Proposed US legislation on energy efficiency would create more than half-a-million jobs within two years, according to the American Council for an Energy-Efficient Economy (ACEEE).
Committees from both the US Senate and the House of Representatives are holding hearings this week on proposed residential and commercial retrofit programmes and an energy efficient manufacturing grant programme. The Obama Administration and Congress are concerned about high unemployment and want to enact a jobs bill this spring.
The focus of the legislation is to create jobs this year and will emphasise programmes that can create jobs within months of enactment, explains ACEEE.
"The energy efficiency programmes in these proposals would create jobs because energy efficiency improvements are labour intensive and net job creators,” explains Steven Nadel of ACEEE. “These programmes would produce more construction and service-sector jobs than those energy sector jobs lost from reduced energy consumption.”
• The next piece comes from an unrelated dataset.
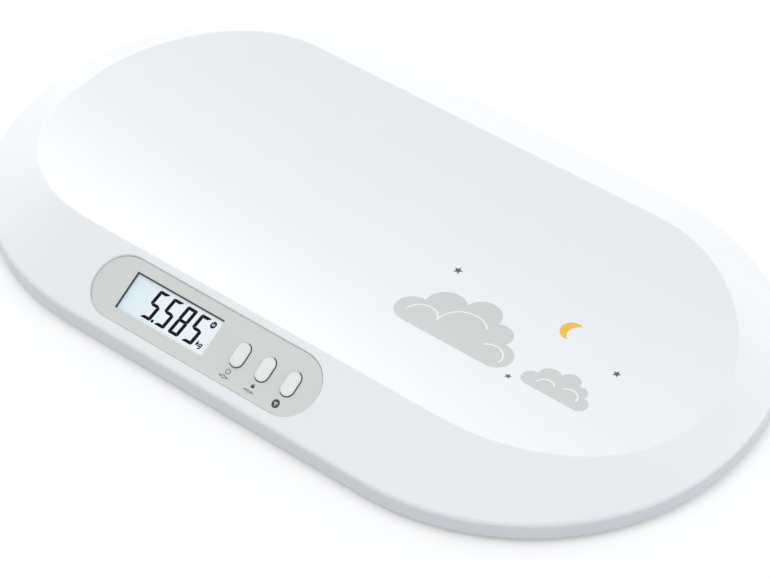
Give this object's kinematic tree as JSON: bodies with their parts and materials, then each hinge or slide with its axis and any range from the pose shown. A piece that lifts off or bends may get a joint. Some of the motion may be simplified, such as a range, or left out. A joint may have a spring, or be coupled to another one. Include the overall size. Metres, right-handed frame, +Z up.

“In addition, these programmes would continue creating small numbers of jobs even after the stimulus period is over, because energy bill savings enable consumers and businesses to spend that money elsewhere in the economy.”
Work cannot be outsourced to other countries
Most products used in buildings retrofits (insulation and windows) are manufactured in the United States and construction jobs cannot be outsourced, providing local jobs in communities. These provisions would represent good investments by their focus on improving productivity, creating jobs and leveraging government, consumer, and business funds in the best way possible.
A Federal investment of US$16 billion in 2010 would generate US$51bn of total investment, and create 333,000 jobs this year. It would also save 77 TWh of electricity and 445,000 Btu of thermal energy.
Net jobs created in 2011 would be 184,000 and 54,000 in 2012 as funding winds down. By the 10th year (2019), the stimulus for improving energy efficiency would still be creating 48,000 net jobs.
“These estimates of job creation are probably conservative since we did not examine the impact of lower energy consumption on energy prices,” adds Nadel. “When energy prices go down, money is freed up for spending in more labour-intensive parts of the economy."
Provisions under study
The Senate Energy & Natural Resources Committee and a House Energy & Commerce Subcommittee on Energy & the Environment will be considering provisions for residential retrofits which include the Home Star programme (nicknamed Cash for Caulkers) that calls for energy savings of 20% and a prescriptive programme that provides incentives for specific energy efficiency improvements such as insulation and sealing.
The industrial proposal would build on a grant provision that provided US$156 million for efficiency and CHP projects. The commercial concept is titled Building Star and includes prescriptive rebates for specific heating, lighting and control measures.